SUPPLIED MATERIAL –
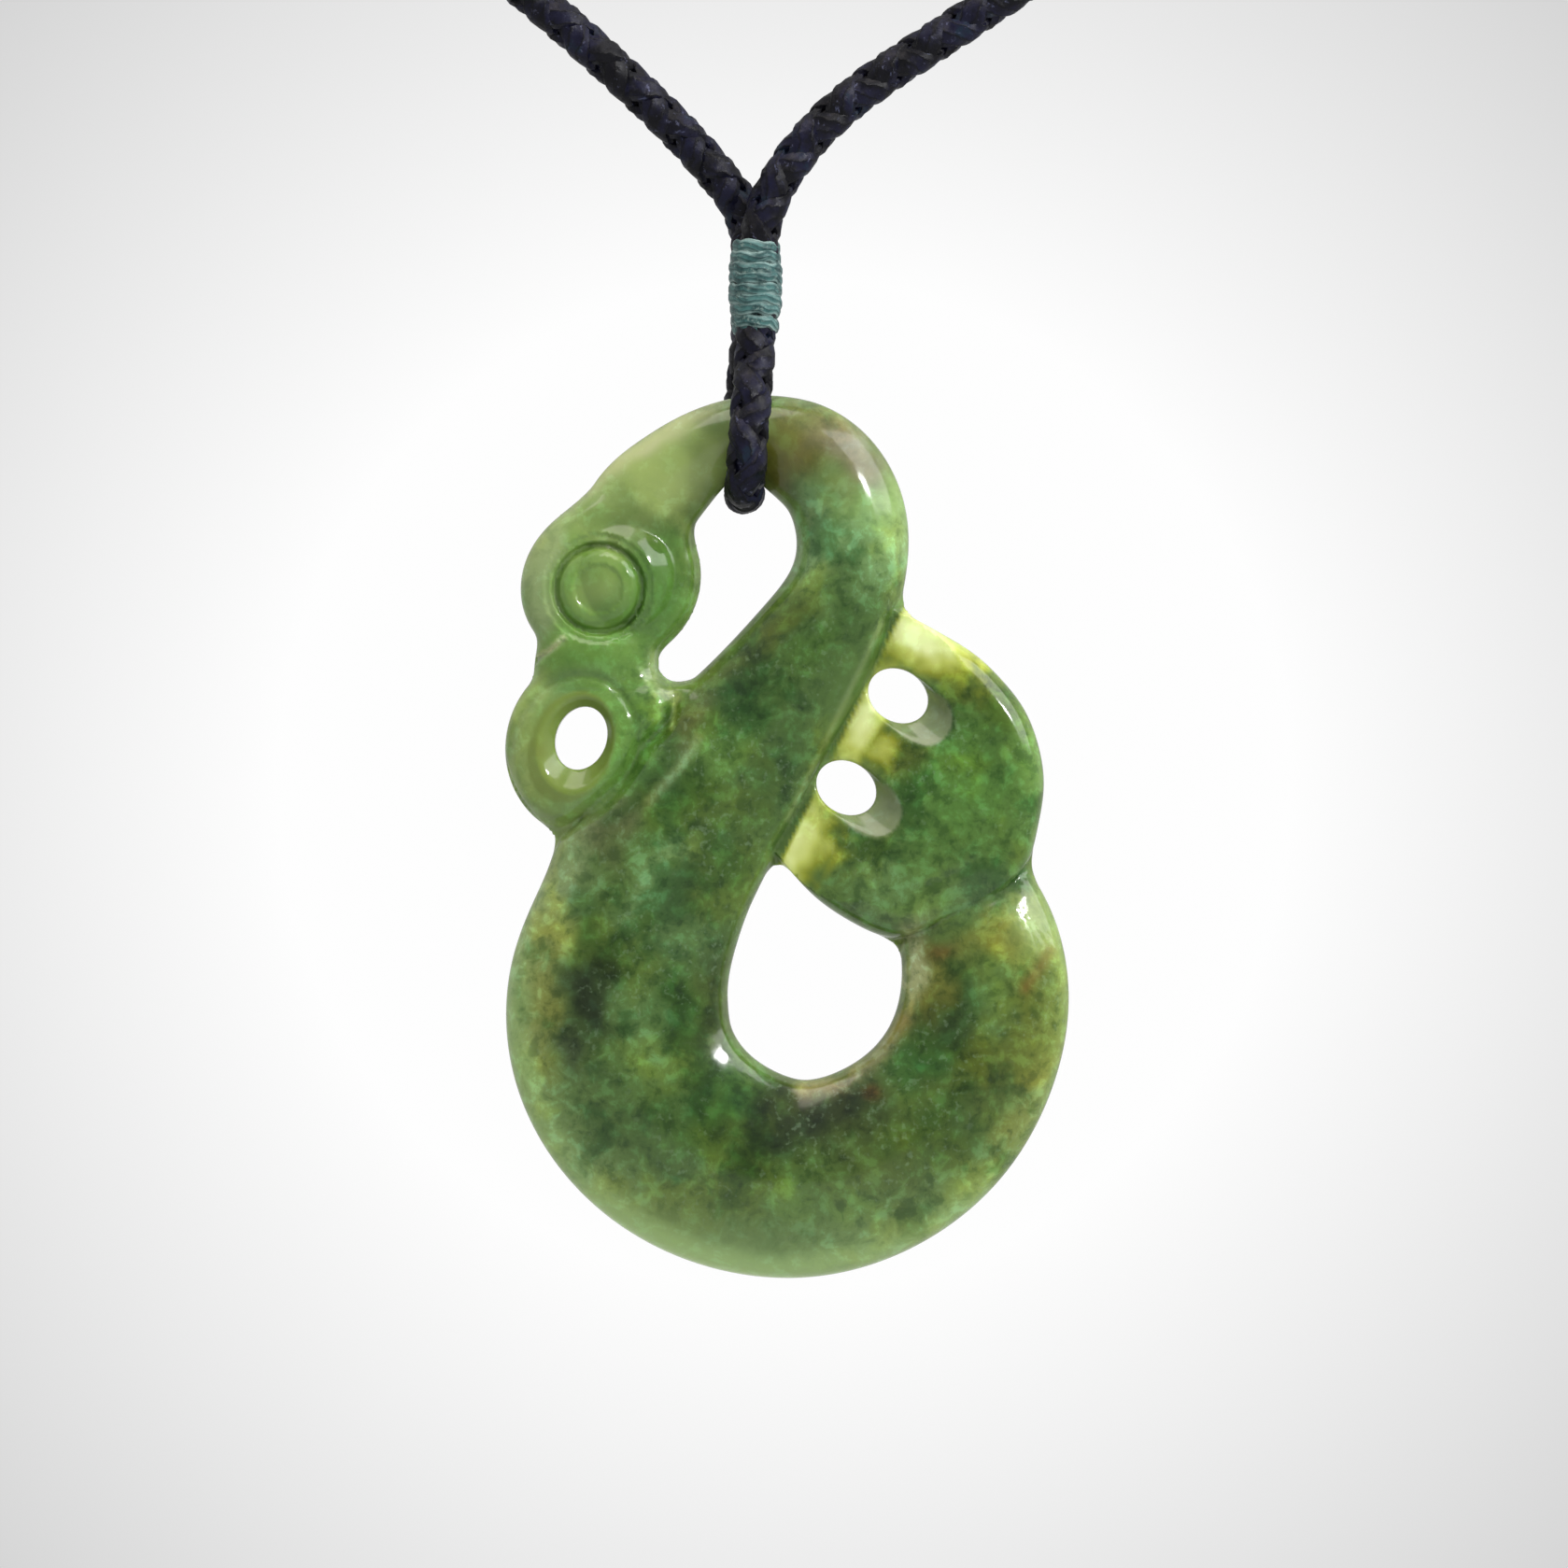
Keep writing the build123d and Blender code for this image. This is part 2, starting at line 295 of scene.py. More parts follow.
def make_mesh(name, points, faces):
    """Make a smooth mesh object from points in millimetres."""
    mesh = bpy.data.meshes.new(name)
    mesh.from_pydata([], [], [])
    mesh.vertices.add(len(points))
    mesh.vertices.foreach_set("co", (np.asarray(points) * MM).astype(np.float32).ravel())
    faces = np.asarray(faces, np.int32)
    mesh.loops.add(faces.size)
    mesh.loops.foreach_set("vertex_index", faces.ravel())
    mesh.polygons.add(len(faces))
    mesh.polygons.foreach_set("loop_start", np.arange(0, faces.size, faces.shape[1], dtype=np.int32))
    mesh.update(calc_edges=True)
    mesh.validate()
    mesh.polygons.foreach_set("use_smooth", np.ones(len(mesh.polygons), bool))
    piece = bpy.data.objects.new(name, mesh)
    bpy.context.scene.collection.objects.link(piece)
    return piece


def unit(rows):
    """Scale each row to length one."""
    return rows / np.linalg.norm(rows, axis=1, keepdims=True)


def length_along(line):
    """Return how far along a line each of its points lies."""
    return np.concatenate(([0], np.cumsum(np.linalg.norm(np.diff(line, axis=0), axis=1))))


def frames_along(line):
    """Carry two directions that are square to a line along it without twist."""
    ahead = unit(np.gradient(line, axis=0))
    side = np.empty_like(line)
    aid = np.array((0.0, 1.0, 0.0))
    side[0] = aid - ahead[0] * (aid @ ahead[0])
    for i in range(1, len(line)):
        side[i] = side[i - 1] - ahead[i] * (side[i - 1] @ ahead[i])
        side[i] /= np.linalg.norm(side[i])
    side[0] /= np.linalg.norm(side[0])
    return side, np.cross(ahead, side)


def sweep(line, normal, wide, thick, sides=8):
    """Sweep an oval along a line, flat side square to the normals. Return points, faces and UV."""
    ahead = unit(np.gradient(line, axis=0))
    normal = unit(normal - ahead * (normal * ahead).sum(1)[:, None])
    across = np.cross(ahead, normal)
    turn = np.arange(sides) * 2 * math.pi / sides
    points = (
        line[:, None]
        + across[:, None] * (np.cos(turn) * wide / 2)[None, :, None]
        + normal[:, None] * (np.sin(turn) * thick / 2)[None, :, None]
    ).reshape(-1, 3)
    here = np.arange(sides)
    beside = np.roll(here, -1)
    start = (np.arange(len(line) - 1) * sides)[:, None]
    faces = np.stack((
        start + here, start + beside, start + sides + beside, start + sides + here,
    ), axis=2).reshape(-1, 4)
    run = length_along(line)
    around = np.arange(sides + 1) / sides
    uv = np.empty((len(line) - 1, sides, 4, 2))
    uv[..., 0] = np.stack((around[:-1], around[1:], around[1:], around[:-1]), axis=1)[None]
    uv[..., 1] = np.stack((run[:-1], run[:-1], run[1:], run[1:]), axis=1)[:, None]
    return points, faces, uv.reshape(-1, 2)


def join_sweeps(name, parts):
    """Make one mesh of several swept parts, with their UV."""
    points, faces, uv, offset = [], [], [], 0
    for part_points, part_faces, part_uv in parts:
        points.append(part_points)
        faces.append(part_faces + offset)
        uv.append(part_uv)
        offset += len(part_points)
    piece = make_mesh(name, np.concatenate(points), np.concatenate(faces))
    layer = piece.data.uv_layers.new(name="thread")
    layer.data.foreach_set("uv", np.concatenate(uv).astype(np.float32).ravel())
    return piece


# Cord, whipping and back tie

def cord_line(step):
    """Read the smooth line of the cord's route in even steps, and how far along each lies."""
    curve = bpy.data.curves.new("cord_route", "CURVE")
    curve.dimensions = "3D"
    curve.resolution_u = ROUTE_STEPS
    spline = curve.splines.new("NURBS")
    spline.points.add(len(CORD_ROUTE) - 1)
    for point, place_mm in zip(spline.points, CORD_ROUTE):
        point.co = (*place_mm, 1)
    spline.order_u = 3
    spline.use_endpoint_u = True
    route = bpy.data.objects.new("cord_route", curve)
    mesh = bpy.data.meshes.new_from_object(route)
    line = np.array([v.co for v in mesh.vertices])
    bpy.data.objects.remove(route)
    bpy.data.meshes.remove(mesh)
    line = line[np.concatenate(([True], np.diff(length_along(line)) > SAME_SPOT))]
    run = length_along(line)
    at = np.linspace(0, run[-1], int(run[-1] / step) + 1)
    return np.stack([np.interp(at, run, line[:, k]) for k in range(3)], axis=1), at


def plaited_cord():
    """Plait four strands round the cord's line, each over one and under the next."""
    line, run = cord_line(PLAIT_PITCH / PLAIT_STEPS)
    side, up = frames_along(line)
    phase = 2 * math.pi * run / PLAIT_PITCH
    parts = []
    for hand in (1, -1):
        for half in (0, 1):
            turn = hand * phase + half * math.pi + math.radians(PLAIT_START)
            reach = STRAND_REACH + hand * STRAND_SWING * np.cos(2 * phase + half * 2 * math.pi)
            outward = side * np.cos(turn)[:, None] + up * np.sin(turn)[:, None]
            parts.append(sweep(line + outward * reach[:, None], outward, STRAND_WIDE, STRAND_THICK))
    parts.append(sweep(line, side, CORE_WIDE, CORE_WIDE, CORE_SIDES))
    piece = join_sweeps("plaited_cord", parts)
    ride_root(piece)
    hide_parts("cord")
    return piece, line


def wavy(angle, waves):
    """Add up the waves in a winding."""
    return sum(height * np.sin(rate * angle + start) for height, rate, start in waves)


def whipping():
    """Wind the thread round both legs of the cord."""
    t = np.linspace(0, 1, int(WRAP_TURNS * WRAP_STEPS) + 1)
    angle = 2 * math.pi * WRAP_TURNS * t + math.radians(WRAP_START)
    c, s = np.cos(angle), np.sin(angle)
    barrel = 1 - WRAP_TAPER * (2 * (t - WRAP_FULLEST)) ** 2
    x = WRAP_HALF_WIDE * barrel * (1 + wavy(angle, WRAP_TIGHTNESS))
    x *= np.sign(c) * np.abs(c) ** WRAP_BOW
    y = WRAP_HALF_DEEP * np.sqrt(barrel) * np.sign(s) * np.abs(s) ** WRAP_BOW
    thread = WRAP_TALL / WRAP_TURNS
    z = WRAP_TOP - thread / 2 - (WRAP_TALL - thread) * t
    z += WRAP_LEAN * x + wavy(angle, WRAP_WANDER)
    end = np.clip(t - WRAP_DROOP_START, 0, 1) / (1 - WRAP_DROOP_START)
    z -= WRAP_DROOP * end * (x - WRAP_DROOP_SIDE)
    line = np.stack((x + WRAP_SHIFT, y, z), axis=1)
    normal = np.stack((x / WRAP_HALF_WIDE**2, y / WRAP_HALF_DEEP**2, 0 * x), axis=1)
    wound = sweep(line, normal, thread * THREAD_LAP, WRAP_THICK, WRAP_SIDES)
    piece = join_sweeps("wound_whipping", [wound])
    ride_root(piece)
    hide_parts("whipping")
    return piece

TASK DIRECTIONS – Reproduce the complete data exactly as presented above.

REPLY TO THE EXERCISE –
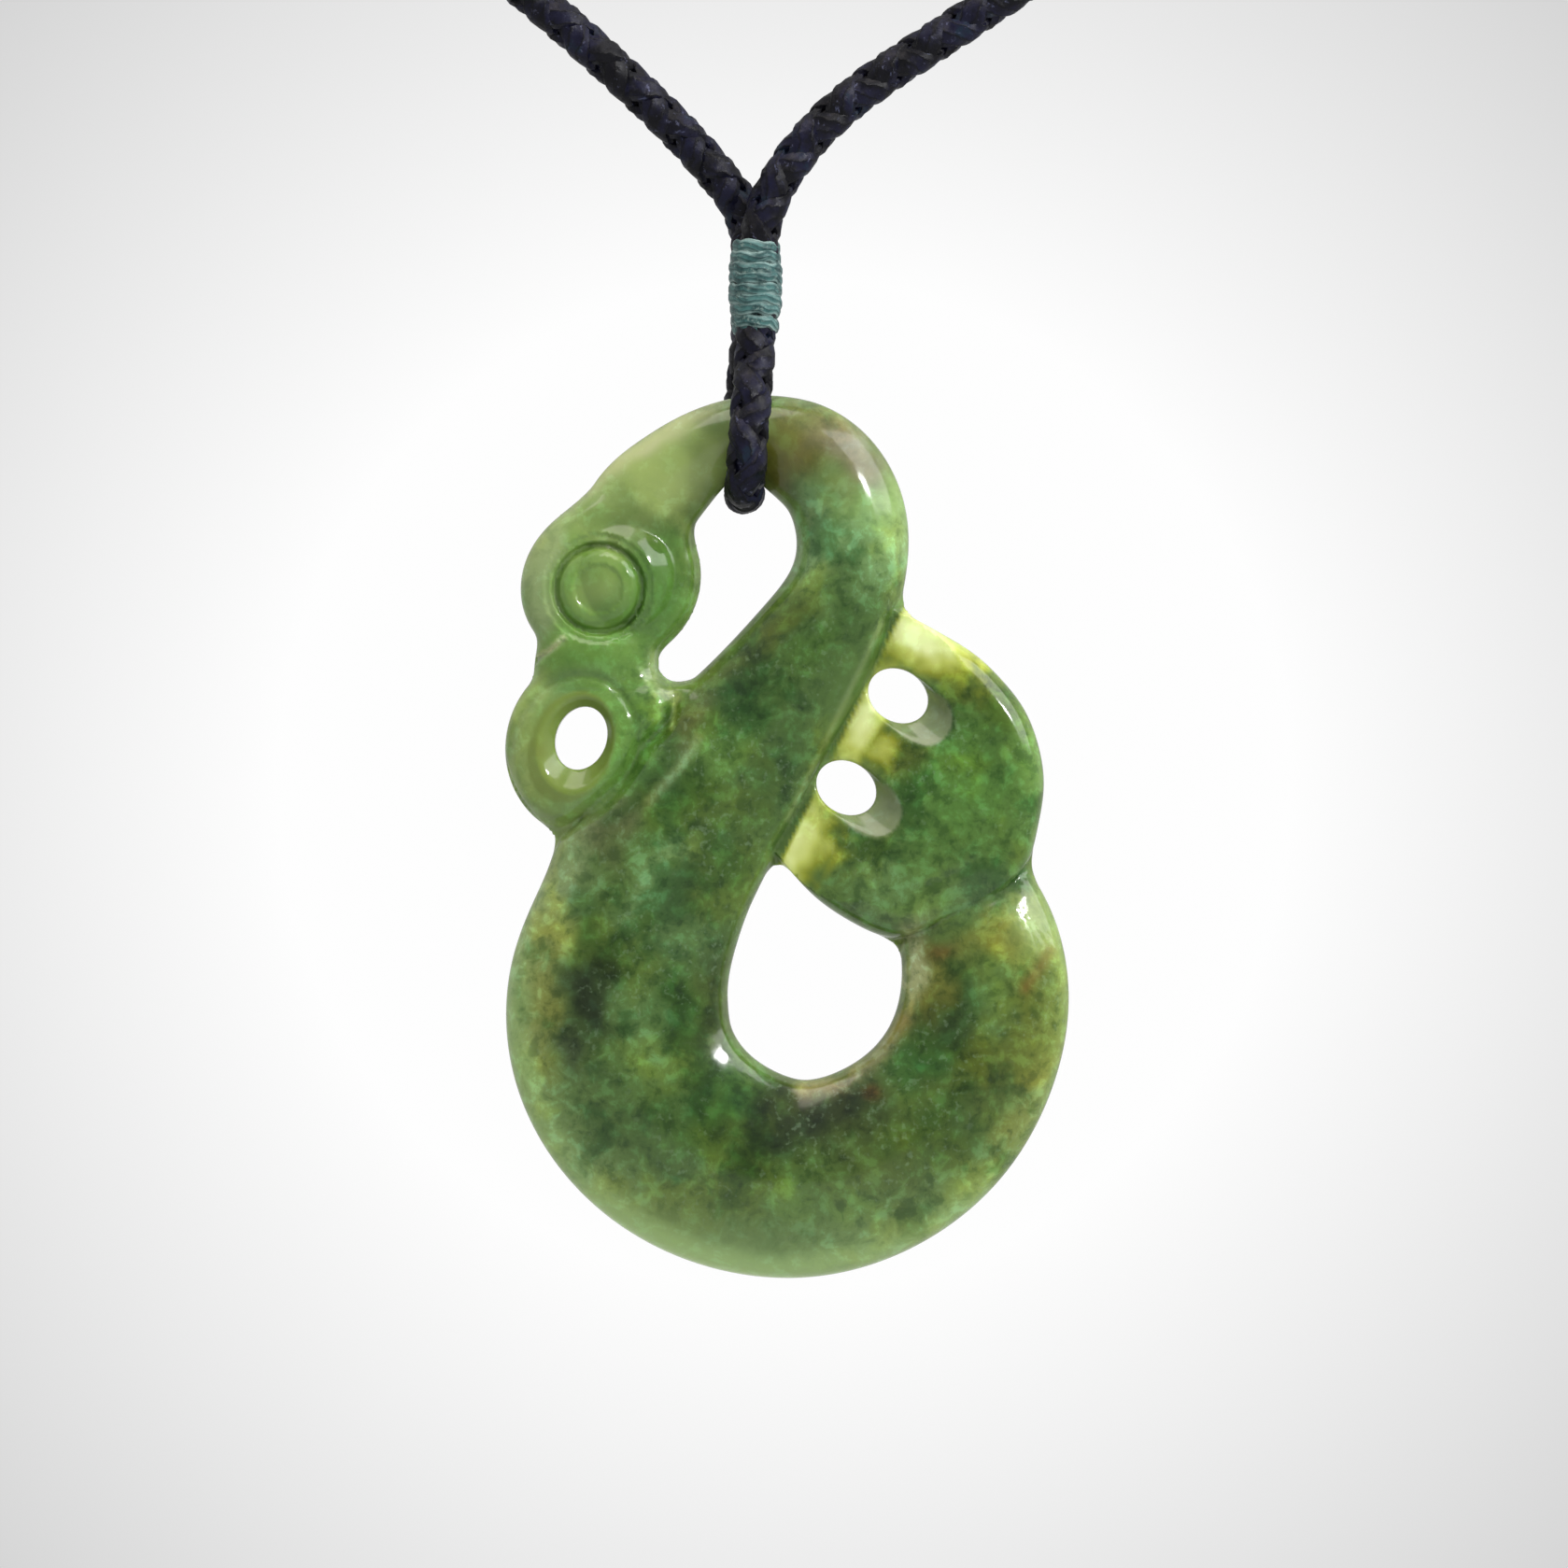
Keep writing the build123d and Blender code for this image. This is part 2, starting at line 295 of scene.py. More parts follow.
def make_mesh(name, points, faces):
    """Make a smooth mesh object from points in millimetres."""
    mesh = bpy.data.meshes.new(name)
    mesh.from_pydata([], [], [])
    mesh.vertices.add(len(points))
    mesh.vertices.foreach_set("co", (np.asarray(points) * MM).astype(np.float32).ravel())
    faces = np.asarray(faces, np.int32)
    mesh.loops.add(faces.size)
    mesh.loops.foreach_set("vertex_index", faces.ravel())
    mesh.polygons.add(len(faces))
    mesh.polygons.foreach_set("loop_start", np.arange(0, faces.size, faces.shape[1], dtype=np.int32))
    mesh.update(calc_edges=True)
    mesh.validate()
    mesh.polygons.foreach_set("use_smooth", np.ones(len(mesh.polygons), bool))
    piece = bpy.data.objects.new(name, mesh)
    bpy.context.scene.collection.objects.link(piece)
    return piece


def unit(rows):
    """Scale each row to length one."""
    return rows / np.linalg.norm(rows, axis=1, keepdims=True)


def length_along(line):
    """Return how far along a line each of its points lies."""
    return np.concatenate(([0], np.cumsum(np.linalg.norm(np.diff(line, axis=0), axis=1))))


def frames_along(line):
    """Carry two directions that are square to a line along it without twist."""
    ahead = unit(np.gradient(line, axis=0))
    side = np.empty_like(line)
    aid = np.array((0.0, 1.0, 0.0))
    side[0] = aid - ahead[0] * (aid @ ahead[0])
    for i in range(1, len(line)):
        side[i] = side[i - 1] - ahead[i] * (side[i - 1] @ ahead[i])
        side[i] /= np.linalg.norm(side[i])
    side[0] /= np.linalg.norm(side[0])
    return side, np.cross(ahead, side)


def sweep(line, normal, wide, thick, sides=8):
    """Sweep an oval along a line, flat side square to the normals. Return points, faces and UV."""
    ahead = unit(np.gradient(line, axis=0))
    normal = unit(normal - ahead * (normal * ahead).sum(1)[:, None])
    across = np.cross(ahead, normal)
    turn = np.arange(sides) * 2 * math.pi / sides
    points = (
        line[:, None]
        + across[:, None] * (np.cos(turn) * wide / 2)[None, :, None]
        + normal[:, None] * (np.sin(turn) * thick / 2)[None, :, None]
    ).reshape(-1, 3)
    here = np.arange(sides)
    beside = np.roll(here, -1)
    start = (np.arange(len(line) - 1) * sides)[:, None]
    faces = np.stack((
        start + here, start + beside, start + sides + beside, start + sides + here,
    ), axis=2).reshape(-1, 4)
    run = length_along(line)
    around = np.arange(sides + 1) / sides
    uv = np.empty((len(line) - 1, sides, 4, 2))
    uv[..., 0] = np.stack((around[:-1], around[1:], around[1:], around[:-1]), axis=1)[None]
    uv[..., 1] = np.stack((run[:-1], run[:-1], run[1:], run[1:]), axis=1)[:, None]
    return points, faces, uv.reshape(-1, 2)


def join_sweeps(name, parts):
    """Make one mesh of several swept parts, with their UV."""
    points, faces, uv, offset = [], [], [], 0
    for part_points, part_faces, part_uv in parts:
        points.append(part_points)
        faces.append(part_faces + offset)
        uv.append(part_uv)
        offset += len(part_points)
    piece = make_mesh(name, np.concatenate(points), np.concatenate(faces))
    layer = piece.data.uv_layers.new(name="thread")
    layer.data.foreach_set("uv", np.concatenate(uv).astype(np.float32).ravel())
    return piece


# Cord, whipping and back tie

def cord_line(step):
    """Read the smooth line of the cord's route in even steps, and how far along each lies."""
    curve = bpy.data.curves.new("cord_route", "CURVE")
    curve.dimensions = "3D"
    curve.resolution_u = ROUTE_STEPS
    spline = curve.splines.new("NURBS")
    spline.points.add(len(CORD_ROUTE) - 1)
    for point, place_mm in zip(spline.points, CORD_ROUTE):
        point.co = (*place_mm, 1)
    spline.order_u = 3
    spline.use_endpoint_u = True
    route = bpy.data.objects.new("cord_route", curve)
    mesh = bpy.data.meshes.new_from_object(route)
    line = np.array([v.co for v in mesh.vertices])
    bpy.data.objects.remove(route)
    bpy.data.meshes.remove(mesh)
    line = line[np.concatenate(([True], np.diff(length_along(line)) > SAME_SPOT))]
    run = length_along(line)
    at = np.linspace(0, run[-1], int(run[-1] / step) + 1)
    return np.stack([np.interp(at, run, line[:, k]) for k in range(3)], axis=1), at


def plaited_cord():
    """Plait four strands round the cord's line, each over one and under the next."""
    line, run = cord_line(PLAIT_PITCH / PLAIT_STEPS)
    side, up = frames_along(line)
    phase = 2 * math.pi * run / PLAIT_PITCH
    parts = []
    for hand in (1, -1):
        for half in (0, 1):
            turn = hand * phase + half * math.pi + math.radians(PLAIT_START)
            reach = STRAND_REACH + hand * STRAND_SWING * np.cos(2 * phase + half * 2 * math.pi)
            outward = side * np.cos(turn)[:, None] + up * np.sin(turn)[:, None]
            parts.append(sweep(line + outward * reach[:, None], outward, STRAND_WIDE, STRAND_THICK))
    parts.append(sweep(line, side, CORE_WIDE, CORE_WIDE, CORE_SIDES))
    piece = join_sweeps("plaited_cord", parts)
    ride_root(piece)
    hide_parts("cord")
    return piece, line


def wavy(angle, waves):
    """Add up the waves in a winding."""
    return sum(height * np.sin(rate * angle + start) for height, rate, start in waves)


def whipping():
    """Wind the thread round both legs of the cord."""
    t = np.linspace(0, 1, int(WRAP_TURNS * WRAP_STEPS) + 1)
    angle = 2 * math.pi * WRAP_TURNS * t + math.radians(WRAP_START)
    c, s = np.cos(angle), np.sin(angle)
    barrel = 1 - WRAP_TAPER * (2 * (t - WRAP_FULLEST)) ** 2
    x = WRAP_HALF_WIDE * barrel * (1 + wavy(angle, WRAP_TIGHTNESS))
    x *= np.sign(c) * np.abs(c) ** WRAP_BOW
    y = WRAP_HALF_DEEP * np.sqrt(barrel) * np.sign(s) * np.abs(s) ** WRAP_BOW
    thread = WRAP_TALL / WRAP_TURNS
    z = WRAP_TOP - thread / 2 - (WRAP_TALL - thread) * t
    z += WRAP_LEAN * x + wavy(angle, WRAP_WANDER)
    end = np.clip(t - WRAP_DROOP_START, 0, 1) / (1 - WRAP_DROOP_START)
    z -= WRAP_DROOP * end * (x - WRAP_DROOP_SIDE)
    line = np.stack((x + WRAP_SHIFT, y, z), axis=1)
    normal = np.stack((x / WRAP_HALF_WIDE**2, y / WRAP_HALF_DEEP**2, 0 * x), axis=1)
    wound = sweep(line, normal, thread * THREAD_LAP, WRAP_THICK, WRAP_SIDES)
    piece = join_sweeps("wound_whipping", [wound])
    ride_root(piece)
    hide_parts("whipping")
    return piece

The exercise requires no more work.